■ Written task: Repeat each entry in full, exactly.

■ Data extract:
┌────────
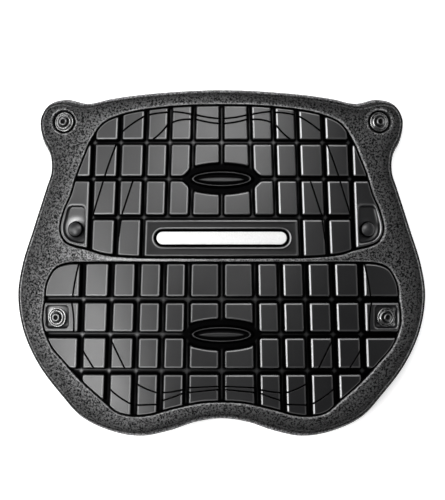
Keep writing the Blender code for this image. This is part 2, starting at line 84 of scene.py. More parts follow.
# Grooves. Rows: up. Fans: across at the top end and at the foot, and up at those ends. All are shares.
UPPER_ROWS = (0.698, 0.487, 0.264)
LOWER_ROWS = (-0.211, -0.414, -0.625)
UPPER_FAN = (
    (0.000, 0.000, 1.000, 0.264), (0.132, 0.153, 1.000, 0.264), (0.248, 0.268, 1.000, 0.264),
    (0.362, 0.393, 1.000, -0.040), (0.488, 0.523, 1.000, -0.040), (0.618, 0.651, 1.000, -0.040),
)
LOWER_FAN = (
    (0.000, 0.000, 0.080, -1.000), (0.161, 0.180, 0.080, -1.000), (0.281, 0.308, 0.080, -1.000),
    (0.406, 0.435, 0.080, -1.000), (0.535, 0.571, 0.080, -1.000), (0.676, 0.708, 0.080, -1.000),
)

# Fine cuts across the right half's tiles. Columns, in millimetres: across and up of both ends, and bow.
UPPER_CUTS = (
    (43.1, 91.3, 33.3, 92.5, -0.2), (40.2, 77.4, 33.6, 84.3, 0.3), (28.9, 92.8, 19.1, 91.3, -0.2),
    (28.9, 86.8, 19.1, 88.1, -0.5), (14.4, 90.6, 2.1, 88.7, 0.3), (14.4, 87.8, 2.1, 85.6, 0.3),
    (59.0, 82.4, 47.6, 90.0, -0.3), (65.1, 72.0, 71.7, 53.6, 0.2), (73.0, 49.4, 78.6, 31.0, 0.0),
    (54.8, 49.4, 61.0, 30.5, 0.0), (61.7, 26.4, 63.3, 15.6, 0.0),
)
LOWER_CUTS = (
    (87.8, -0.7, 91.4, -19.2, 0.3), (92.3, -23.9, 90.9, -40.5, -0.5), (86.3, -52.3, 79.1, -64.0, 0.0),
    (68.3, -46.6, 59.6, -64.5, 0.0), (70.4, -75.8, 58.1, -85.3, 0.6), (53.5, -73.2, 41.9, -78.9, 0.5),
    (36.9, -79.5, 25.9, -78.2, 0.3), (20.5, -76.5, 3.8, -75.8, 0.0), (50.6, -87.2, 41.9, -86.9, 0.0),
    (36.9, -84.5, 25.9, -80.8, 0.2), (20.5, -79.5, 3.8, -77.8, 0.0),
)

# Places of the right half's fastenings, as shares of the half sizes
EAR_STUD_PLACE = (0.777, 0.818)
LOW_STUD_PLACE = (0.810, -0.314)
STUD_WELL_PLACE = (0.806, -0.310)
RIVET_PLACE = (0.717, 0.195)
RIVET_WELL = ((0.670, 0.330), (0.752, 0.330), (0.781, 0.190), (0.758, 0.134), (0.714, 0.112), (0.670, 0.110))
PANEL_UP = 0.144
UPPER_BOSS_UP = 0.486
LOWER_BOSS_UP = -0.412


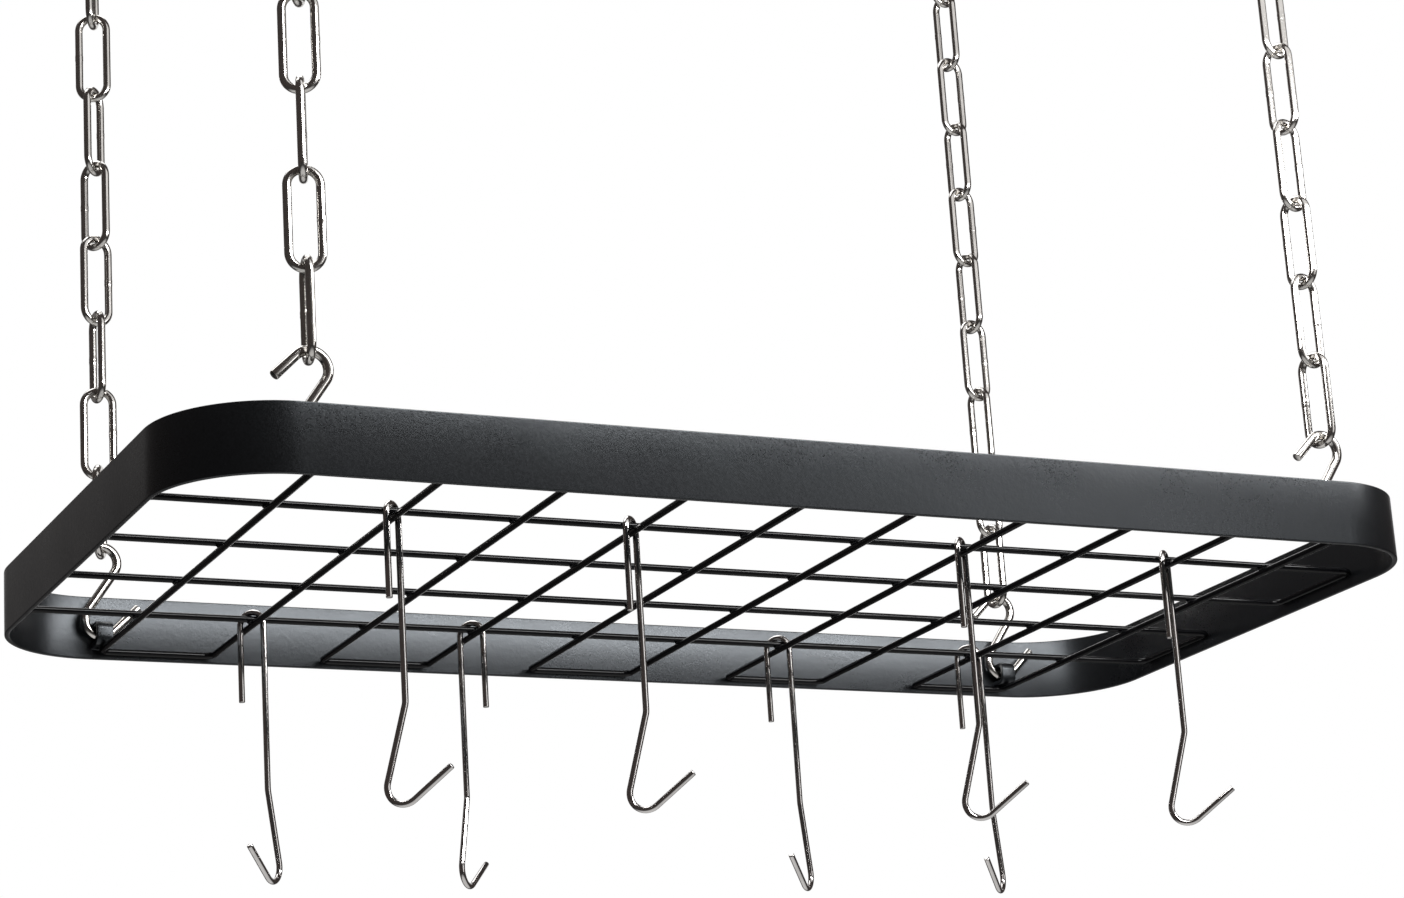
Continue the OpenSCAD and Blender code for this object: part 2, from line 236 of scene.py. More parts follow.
└────────
■ Answer:
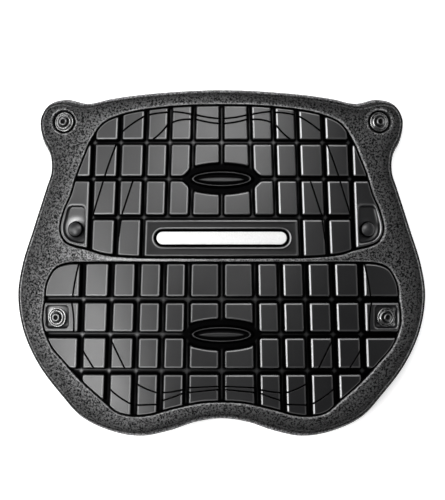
Keep writing the Blender code for this image. This is part 2, starting at line 84 of scene.py. More parts follow.
# Grooves. Rows: up. Fans: across at the top end and at the foot, and up at those ends. All are shares.
UPPER_ROWS = (0.698, 0.487, 0.264)
LOWER_ROWS = (-0.211, -0.414, -0.625)
UPPER_FAN = (
    (0.000, 0.000, 1.000, 0.264), (0.132, 0.153, 1.000, 0.264), (0.248, 0.268, 1.000, 0.264),
    (0.362, 0.393, 1.000, -0.040), (0.488, 0.523, 1.000, -0.040), (0.618, 0.651, 1.000, -0.040),
)
LOWER_FAN = (
    (0.000, 0.000, 0.080, -1.000), (0.161, 0.180, 0.080, -1.000), (0.281, 0.308, 0.080, -1.000),
    (0.406, 0.435, 0.080, -1.000), (0.535, 0.571, 0.080, -1.000), (0.676, 0.708, 0.080, -1.000),
)

# Fine cuts across the right half's tiles. Columns, in millimetres: across and up of both ends, and bow.
UPPER_CUTS = (
    (43.1, 91.3, 33.3, 92.5, -0.2), (40.2, 77.4, 33.6, 84.3, 0.3), (28.9, 92.8, 19.1, 91.3, -0.2),
    (28.9, 86.8, 19.1, 88.1, -0.5), (14.4, 90.6, 2.1, 88.7, 0.3), (14.4, 87.8, 2.1, 85.6, 0.3),
    (59.0, 82.4, 47.6, 90.0, -0.3), (65.1, 72.0, 71.7, 53.6, 0.2), (73.0, 49.4, 78.6, 31.0, 0.0),
    (54.8, 49.4, 61.0, 30.5, 0.0), (61.7, 26.4, 63.3, 15.6, 0.0),
)
LOWER_CUTS = (
    (87.8, -0.7, 91.4, -19.2, 0.3), (92.3, -23.9, 90.9, -40.5, -0.5), (86.3, -52.3, 79.1, -64.0, 0.0),
    (68.3, -46.6, 59.6, -64.5, 0.0), (70.4, -75.8, 58.1, -85.3, 0.6), (53.5, -73.2, 41.9, -78.9, 0.5),
    (36.9, -79.5, 25.9, -78.2, 0.3), (20.5, -76.5, 3.8, -75.8, 0.0), (50.6, -87.2, 41.9, -86.9, 0.0),
    (36.9, -84.5, 25.9, -80.8, 0.2), (20.5, -79.5, 3.8, -77.8, 0.0),
)

# Places of the right half's fastenings, as shares of the half sizes
EAR_STUD_PLACE = (0.777, 0.818)
LOW_STUD_PLACE = (0.810, -0.314)
STUD_WELL_PLACE = (0.806, -0.310)
RIVET_PLACE = (0.717, 0.195)
RIVET_WELL = ((0.670, 0.330), (0.752, 0.330), (0.781, 0.190), (0.758, 0.134), (0.714, 0.112), (0.670, 0.110))
PANEL_UP = 0.144
UPPER_BOSS_UP = 0.486
LOWER_BOSS_UP = -0.412


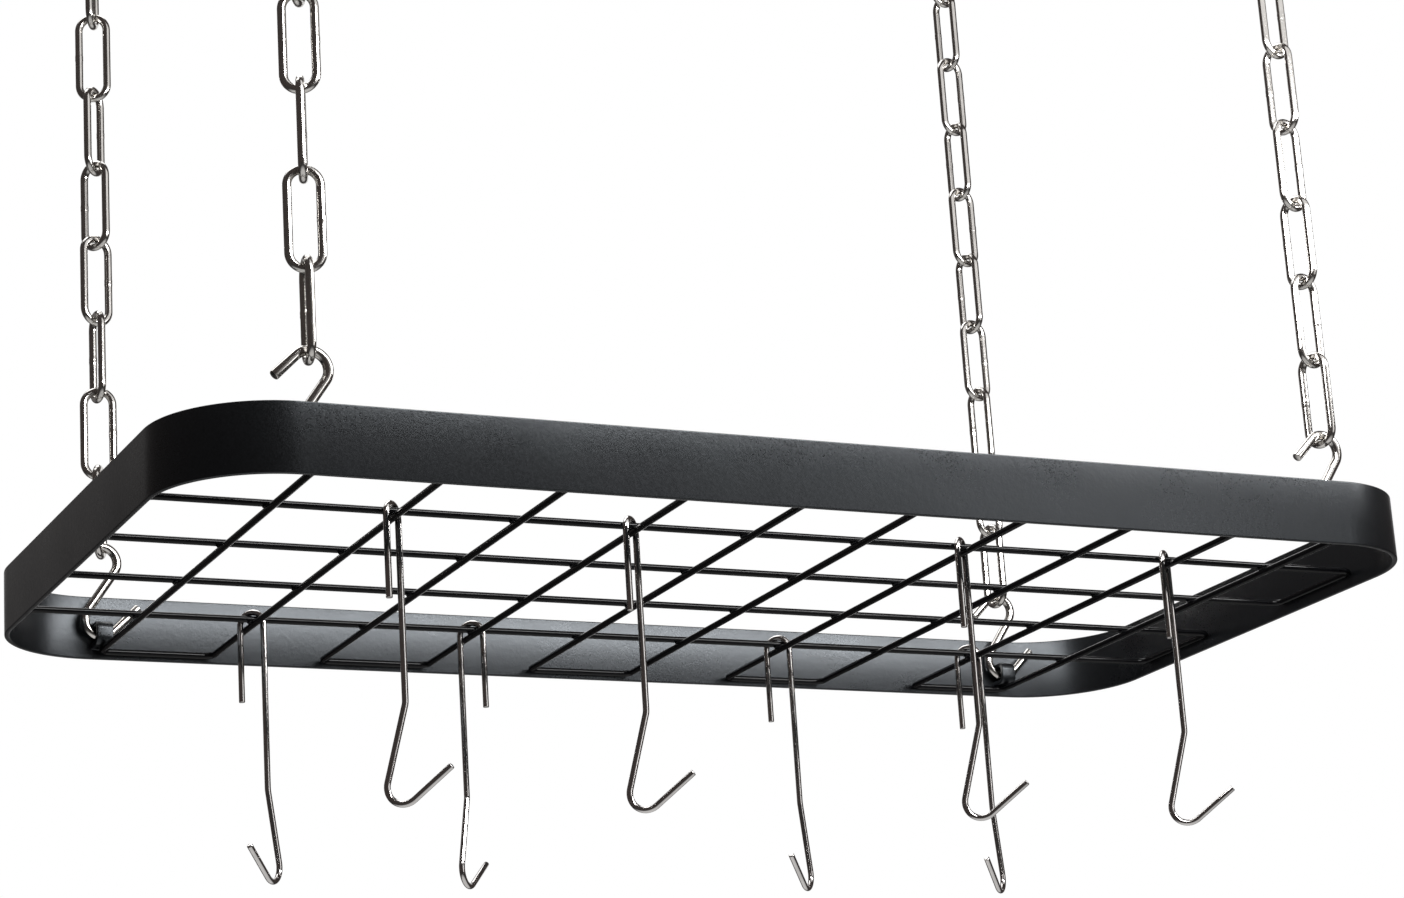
Continue the OpenSCAD and Blender code for this object: part 2, from line 236 of scene.py. More parts follow.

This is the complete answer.